Booth Id:
PHYS055T
Category:
Physics and Astronomy
Year:
2020
Finalist Names:
Magas, Jackson (School: North Attleboro High School)
Sunkari, Aakash (School: North Attleboro High School)
Abstract:
Hypersonic travel provides numerous opportunities for faster travel through the atmosphere. This leads to potential benefits such as fast trade, increased access to space, quicker emergency response, new high-speed military technology, and more. It can be said that the heart of any hypersonic vehicle is its engine: the scramjet. Scramjet engines provide a highly efficient method of hypersonic travel through precompressed air driven by shock waves at supersonic velocities. Thus, these engines remove the need for turbomachinery. However, scramjets still lack efficiency in their inlet throat airflow capture, suffer from poor lift-to-drag ratios, exhibit slow transverse fuel injection and combustion rates, poor thermal protection, and inefficient fuel mixing. In this study, we present a novel methodology for inversely carving a hypersonic “waverider" scramjet out of a predetermined 3D flow field, allowing for scramjet geometry optimization from given design hyperparameters.

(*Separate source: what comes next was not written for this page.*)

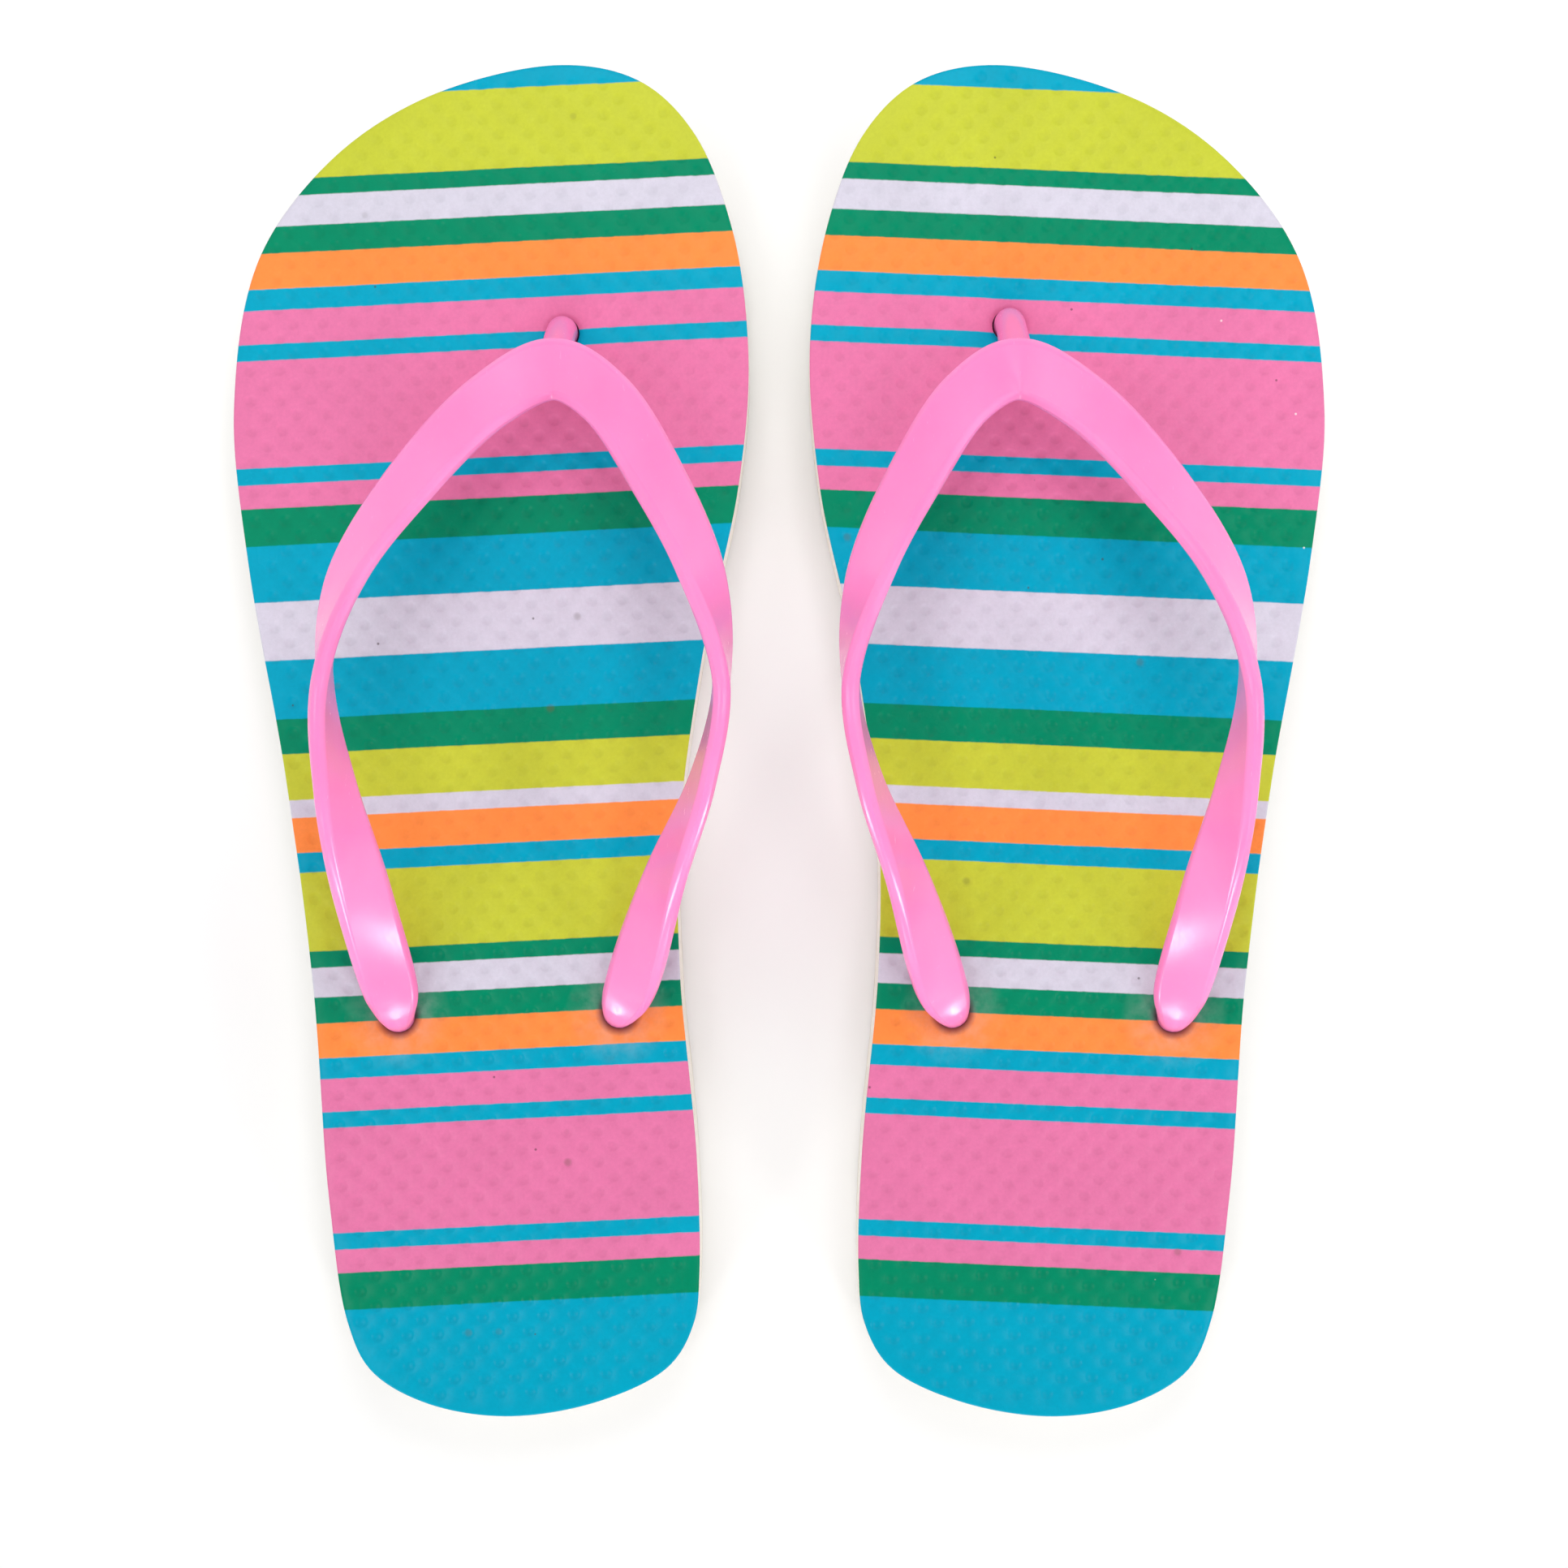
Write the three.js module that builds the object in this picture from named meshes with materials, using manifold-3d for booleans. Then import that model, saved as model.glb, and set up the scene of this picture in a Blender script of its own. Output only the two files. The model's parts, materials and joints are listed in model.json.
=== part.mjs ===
// A pair of women's flip-flops, standing side by side on flat ground.
// Millimetres, +Z up, +Y towards the toes, +X from the left shoe to the right one.
// The origin is on the ground, midway between the two shoes.
//
// Each shoe is three foam sheets, cut to one outline, and a strap moulding that is plugged through them.
// The sheets are cut across at the ball of the foot, where the sole bends.

import * as THREE from 'three';
import { mergeVertices } from 'three/addons/utils/BufferGeometryUtils.js';
import Module from 'manifold-3d';

const wasm = await Module();
wasm.setup();

// ---- Driving dimensions ----

const shoeSpacing = 106.5; // between the middles of the two soles
const clearance = 0.3; // between pieces that touch

const outsoleThickness = 3;
const midsoleThickness = 8.4;
const footbedThickness = 3;

const flexLineY = 30; // the line across the sole where it bends

const ribbonWidth = 10.6;
const yokeWidth = 11;
const ribbonThickness = 3;
const ribbonHeelWidth = 9.8;
const ribbonTipWidth = 5.6;
const shankRadius = 3;
const postRadius = 2.85;
const discRadius = 7.5;
const discThickness = 2.4;
const pocketRadius = discRadius + 0.5; // of the recesses in the outsole that take the discs
const shankRise = 2.6; // of the side shanks over the footbed, into the ribbon

const strapOffsetX = 1.25; // both straps sit this far to the right of the mirrored layout

const circleSides = 24;
const outlineSteps = 120;
const ribbonSteps = 52;
const ribbonSides = 12;
const postSteps = 16;
const mergeTolerance = 1e-4;

const outsoleBottom = 0;
const midsoleBottom = outsoleBottom + outsoleThickness + clearance;
const footbedBottom = midsoleBottom + midsoleThickness + clearance;
const footbedTop = footbedBottom + footbedThickness;

// Every point below is in the left shoe's own axes: x towards its big toe side, y towards the toes, from the middle
// of the sole. The right shoe mirrors x.

const soleOutline = [
  [13, 125],
  [-12, 119],
  [-30, 107],
  [-43, 89],
  [-47.6, 62],
  [-45, 33],
  [-38, -7],
  [-33, -45],
  [-30, -85],
  [-26.6, -107.5],
  [-22.3, -116.5],
  [-12.5, -122.4],
  [3, -125],
  [20.5, -122],
  [33, -115.6],
  [37.6, -107.5],
  [38.6, -98],
  [38, -76],
  [35, -43],
  [34.8, -18],
  [39, 15],
  [45.8, 47],
  [47.6, 72],
  [44.5, 95],
  [37.5, 112.5],
  [27.5, 122],
];

const lateralHole = [-18.5, -51];
const medialHole = [22.4, -50.2];
const toeHoleX = 12;

// The ribbon from the side hole over the little toe side, round the yoke and back to the other side hole.
// Each row is x, y, height over the footbed, roll in degrees and width. At roll 0 the ribbon lies flat, at 90 its
// outer edge points down and at 180 it lies flat on its other face.
const ribbonStations = [
  [-18.5, -51, 2.2, 176, ribbonTipWidth],
  [-18.8, -46, 5.6, 170, ribbonHeelWidth],
  [-21.5, -28, 19.5, 150, ribbonWidth],
  [-24.6, -9, 29.5, 117, ribbonWidth],
  [-26, 9, 34, 87, ribbonWidth],
  [-22.5, 27, 31.8, 50, ribbonWidth],
  [-12.2, 44.5, 26, 26, ribbonWidth],
  [1, 59.8, 19.8, 10, ribbonWidth],
  [12, 65.6, 18, 0, yokeWidth],
  [21, 60.4, 20.5, 10, ribbonWidth],
  [31, 45, 26.3, 27, ribbonWidth],
  [38.8, 28, 31.5, 48, ribbonWidth],
  [42.2, 9, 33.8, 92, ribbonWidth],
  [39, -7, 30, 106, ribbonWidth],
  [32, -24.5, 21, 131, ribbonWidth],
  [25, -44.6, 6.4, 166, ribbonHeelWidth],
  [22.4, -50.2, 2.2, 176, ribbonTipWidth],
];

const postBendHeight = 1.5; // over the footbed, where the post starts to lean back
const postTop = [66.5, 17.5]; // y and height over the footbed, inside the yoke

const shoes = [
  { side: 'left', mirror: 1, toeHoleY: 75.4 },
  { side: 'right', mirror: -1, toeHoleY: 76.9 },
];

// ---- Solids ----

function toSolid(geometry) {
  const plain = geometry.clone();
  plain.deleteAttribute('normal');
  plain.deleteAttribute('uv');
  const merged = mergeVertices(plain, mergeTolerance);
  const mesh = new wasm.Mesh({
    numProp: 3,
    vertProperties: new Float32Array(merged.attributes.position.array),
    triVerts: new Uint32Array(merged.index.array),
  });
  return new wasm.Manifold(mesh);
}

function toGeometry(solid) {
  const mesh = solid.getMesh();
  const geometry = new THREE.BufferGeometry();
  geometry.setAttribute('position', new THREE.BufferAttribute(mesh.vertProperties, 3));
  geometry.setIndex(new THREE.BufferAttribute(mesh.triVerts, 1));
  geometry.computeVertexNormals();
  return geometry;
}

function uprightCylinder(x, y, bottom, top, radius) {
  const geometry = new THREE.CylinderGeometry(radius, radius, top - bottom, circleSides);
  geometry.rotateX(Math.PI / 2);
  geometry.translate(x, y, (bottom + top) / 2);
  return toSolid(geometry);
}

// ---- Places on one shoe, in the pair's axes ----

function placeOn(shoe) {
  const middle = -shoe.mirror * (shoeSpacing / 2);
  const toWorldX = (x) => middle + shoe.mirror * x;
  const strapX = (x) => toWorldX(x) + strapOffsetX;
  return {
    toWorldX,
    strapX,
    sideHoles: [lateralHole, medialHole].map(([x, y]) => [strapX(x), y]),
    toeHole: [strapX(toeHoleX), shoe.toeHoleY],
  };
}

// ---- Sole sheets ----

function soleShape(place) {
  const points = soleOutline.map(([x, y]) => new THREE.Vector3(place.toWorldX(x), y, 0));
  const curve = new THREE.CatmullRomCurve3(points, true, 'centripetal');
  const outline = curve.getSpacedPoints(outlineSteps).slice(0, outlineSteps);
  return new THREE.Shape(outline.map((p) => new THREE.Vector2(p.x, p.y)));
}

function soleSheet(place, bottom, thickness, sideHoleRadius, toeHoleRadius) {
  const geometry = new THREE.ExtrudeGeometry(soleShape(place), { depth: thickness, bevelEnabled: false });
  geometry.translate(0, 0, bottom);
  const overshoot = 1;
  const drill = (x, y, radius) => uprightCylinder(x, y, bottom - overshoot, bottom + thickness + overshoot, radius);
  let sheet = toSolid(geometry);
  for (const [x, y] of place.sideHoles) {
    sheet = sheet.subtract(drill(x, y, sideHoleRadius));
  }
  return sheet.subtract(drill(...place.toeHole, toeHoleRadius));
}

// The half of a sheet ahead of the flex line (direction 1) or behind it (direction -1).
function halfOf(sheet, direction) {
  const reach = 400;
  const box = new THREE.BoxGeometry(reach, reach, reach);
  box.translate(0, flexLineY + direction * (reach + clearance) / 2, 0);
  return sheet.intersect(toSolid(box));
}

// ---- Strap ----

// A closed band through the stations, with rounded corners along it.
function ribbonGeometry(place, shoe) {
  const path = new THREE.CatmullRomCurve3(
    ribbonStations.map(([x, y, height]) => new THREE.Vector3(place.strapX(x), y, footbedTop + height)),
  );
  const rollAndWidth = new THREE.CatmullRomCurve3(
    ribbonStations.map(([, , , roll, width]) => new THREE.Vector3(roll, width, 0)),
  );
  const up = new THREE.Vector3(0, 0, 1);
  const positions = [];
  for (let i = 0; i <= ribbonSteps; i++) {
    const t = i / ribbonSteps;
    const centre = path.getPoint(t);
    const along = path.getTangent(t);
    const shape = rollAndWidth.getPoint(t);
    const roll = THREE.MathUtils.degToRad(shape.x);
    const outward = new THREE.Vector3().crossVectors(up, along).normalize().multiplyScalar(shoe.mirror);
    const raised = new THREE.Vector3().crossVectors(along, outward).multiplyScalar(shoe.mirror);
    const across = outward.clone().multiplyScalar(Math.cos(roll)).addScaledVector(raised, -Math.sin(roll));
    const through = new THREE.Vector3().crossVectors(along, across);
    for (let k = 0; k < ribbonSides; k++) {
      const angle = (2 * Math.PI * k) / ribbonSides;
      const u = (shape.y / 2) * roundedSquare(Math.cos(angle));
      const v = (ribbonThickness / 2) * roundedSquare(Math.sin(angle));
      const p = centre.clone().addScaledVector(across, u).addScaledVector(through, v);
      positions.push(p.x, p.y, p.z);
    }
  }
  return closedTube(positions, ribbonSteps + 1, ribbonSides);
}

// Turns a circle's coordinate into that of a square with round corners.
function roundedSquare(value) {
  return Math.sign(value) * Math.sqrt(Math.abs(value));
}

// Rings of points joined into one closed body, with a flat cap at each end.
function closedTube(positions, rings, sides) {
  const index = [];
  for (let i = 0; i < rings - 1; i++) {
    for (let k = 0; k < sides; k++) {
      const a = i * sides + k;
      const b = i * sides + ((k + 1) % sides);
      index.push(a, b, a + sides, b, b + sides, a + sides);
    }
  }
  const last = (rings - 1) * sides;
  for (let k = 1; k < sides - 1; k++) {
    index.push(0, k + 1, k);
    index.push(last, last + k, last + k + 1);
  }
  const geometry = new THREE.BufferGeometry();
  geometry.setAttribute('position', new THREE.Float32BufferAttribute(positions, 3));
  geometry.setIndex(index);
  return geometry;
}

// Stands in the toe hole, then leans back to the yoke.
function postGeometry(place) {
  const [x, y] = place.toeHole;
  const [topY, topHeight] = postTop;
  const curve = new THREE.CatmullRomCurve3([
    new THREE.Vector3(x, y, clearance),
    new THREE.Vector3(x, y, footbedBottom),
    new THREE.Vector3(x, y, footbedTop + postBendHeight),
    new THREE.Vector3(x, topY, footbedTop + topHeight),
  ]);
  const circle = new THREE.Shape().absarc(0, 0, postRadius, 0, 2 * Math.PI);
  return new THREE.ExtrudeGeometry(circle, {
    steps: postSteps,
    curveSegments: circleSides / 2,
    bevelEnabled: false,
    extrudePath: curve,
  });
}

function strapSolid(place, shoe) {
  const discBottom = outsoleThickness - clearance - discThickness;
  let strap = toSolid(ribbonGeometry(place, shoe)).add(toSolid(postGeometry(place)));
  for (const [x, y] of place.sideHoles) {
    strap = strap.add(uprightCylinder(x, y, discBottom, footbedTop + shankRise, shankRadius));
  }
  for (const [x, y] of [...place.sideHoles, place.toeHole]) {
    strap = strap.add(uprightCylinder(x, y, discBottom, discBottom + discThickness, discRadius));
  }
  return strap;
}

// ---- Materials and assembly ----

const footbedFoam = new THREE.MeshStandardMaterial({ color: 0xe2789f, roughness: 0.75, metalness: 0 });
const whiteFoam = new THREE.MeshStandardMaterial({ color: 0xeeece6, roughness: 0.85, metalness: 0 });
const soleRubber = new THREE.MeshStandardMaterial({ color: 0xe9e6de, roughness: 0.8, metalness: 0 });
const strapPlastic = new THREE.MeshStandardMaterial({ color: 0xfd93d0, roughness: 0.3, metalness: 0 });

const sheets = [
  {
    name: 'footbed',
    bottom: footbedBottom,
    thickness: footbedThickness,
    sideHole: shankRadius + clearance,
    toeHole: postRadius + clearance,
    material: footbedFoam,
  },
  {
    name: 'midsole',
    bottom: midsoleBottom,
    thickness: midsoleThickness,
    sideHole: shankRadius + clearance,
    toeHole: postRadius + clearance,
    material: whiteFoam,
  },
  {
    name: 'outsole',
    bottom: outsoleBottom,
    thickness: outsoleThickness,
    sideHole: pocketRadius,
    toeHole: pocketRadius,
    material: soleRubber,
  },
];

function namedMesh(name, solid, material) {
  const mesh = new THREE.Mesh(toGeometry(solid), material.clone());
  mesh.name = name;
  return mesh;
}

function buildShoe(shoe) {
  const place = placeOn(shoe);
  const group = new THREE.Group();
  for (const { name, bottom, thickness, sideHole, toeHole, material } of sheets) {
    const sheet = soleSheet(place, bottom, thickness, sideHole, toeHole);
    group.add(namedMesh(`${shoe.side}_${name}_front`, halfOf(sheet, 1), material));
    group.add(namedMesh(`${shoe.side}_${name}_rear`, halfOf(sheet, -1), material));
  }
  group.add(namedMesh(`${shoe.side}_strap`, strapSolid(place, shoe), strapPlastic));
  return group;
}

const pair = new THREE.Group();
for (const shoe of shoes) {
  pair.add(buildShoe(shoe));
}

export default pair;
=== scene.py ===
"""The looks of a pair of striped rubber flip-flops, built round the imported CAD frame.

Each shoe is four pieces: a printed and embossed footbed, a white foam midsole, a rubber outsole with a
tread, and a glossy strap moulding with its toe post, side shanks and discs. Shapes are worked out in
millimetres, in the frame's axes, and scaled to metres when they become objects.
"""

import json
import math
import random
from dataclasses import dataclass
from itertools import repeat

import bmesh
import bpy
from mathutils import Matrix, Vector, noise
from mathutils.geometry import delaunay_2d_cdt


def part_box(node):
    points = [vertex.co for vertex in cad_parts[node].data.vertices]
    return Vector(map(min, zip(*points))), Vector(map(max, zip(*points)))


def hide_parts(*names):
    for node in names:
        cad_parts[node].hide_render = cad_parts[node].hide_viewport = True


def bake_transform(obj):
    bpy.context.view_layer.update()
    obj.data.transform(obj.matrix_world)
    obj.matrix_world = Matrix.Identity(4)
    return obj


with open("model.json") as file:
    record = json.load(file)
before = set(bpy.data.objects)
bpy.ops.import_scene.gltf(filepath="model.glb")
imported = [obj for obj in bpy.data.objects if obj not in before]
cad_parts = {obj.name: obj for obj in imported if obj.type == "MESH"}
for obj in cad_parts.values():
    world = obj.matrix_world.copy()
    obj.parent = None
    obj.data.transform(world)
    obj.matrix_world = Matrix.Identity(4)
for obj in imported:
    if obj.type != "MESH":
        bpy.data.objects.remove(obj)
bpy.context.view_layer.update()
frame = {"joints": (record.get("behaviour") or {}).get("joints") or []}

MM = 0.001
UP = Vector((0, 0, 1))
CURVE_NUDGE = 1e-4  # how far along a curve its direction is measured

# ---- Heights, from the frame ----

FOOTBED_LOW, FOOTBED_TOP = (corner.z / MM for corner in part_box("left_footbed_front"))
MIDSOLE_LOW, MIDSOLE_TOP = (corner.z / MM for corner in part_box("left_midsole_front"))
OUTSOLE_LOW, OUTSOLE_TOP = (corner.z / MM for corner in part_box("left_outsole_front"))
UPPER_SEAM = (FOOTBED_LOW + MIDSOLE_TOP) / 2
LOWER_SEAM = (MIDSOLE_LOW + OUTSOLE_TOP) / 2
SEAM_GAP = 0.02

# ---- The sole's plan ----

# Both are from the middle of the sole: x goes towards the big toe's side, and y towards the toes.

SOLE_OUTLINE = [
    (13, 125),
    (-12, 119),
    (-30, 107),
    (-43, 89),
    (-47.6, 62),
    (-45, 33),
    (-38, -7),
    (-33, -45),
    (-30, -85),
    (-26.6, -107.5),
    (-22.3, -116.5),
    (-12.5, -122.4),
    (3, -125),
    (20.5, -122),
    (33, -115.6),
    (37.6, -107.5),
    (38.6, -98),
    (38, -76),
    (35, -43),
    (34.8, -18),
    (39, 15),
    (45.8, 47),
    (47.6, 72),
    (44.5, 95),
    (37.5, 112.5),
    (27.5, 122),
]
OUTLINE_STEPS = 420
MEASURE_STEPS = 12  # for each of those, to measure the way round
GRID_PITCH = 5.0  # of the loose points inside the hidden faces
GRID_EDGE_GAP = 3.0
GRID_HOLE_GAP = 1.5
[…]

To correct various scramjet inefficiencies, a conical shock wave was used to replace turbomachinery compression instead of an oblique shock wave. A series of equations were generated from the modified Taylor-McColl relationship to define optimal conical shock geometry using non-uniform rational B-splines, allowing for efficient scramjet modeling. A novel hyperparameterized osculating freestream surface was designed which produces shock waves that allow for compression to occur prior to inlet entry. Subsequently, an artificial genetic algorithm optimization was designed” to develop an effective scramjet geometry. Optimal scramjet geometries are obtained for various design parameters and are subsequently tested using computational fluid dynamics, Euler numerical approach, and wind tunnels.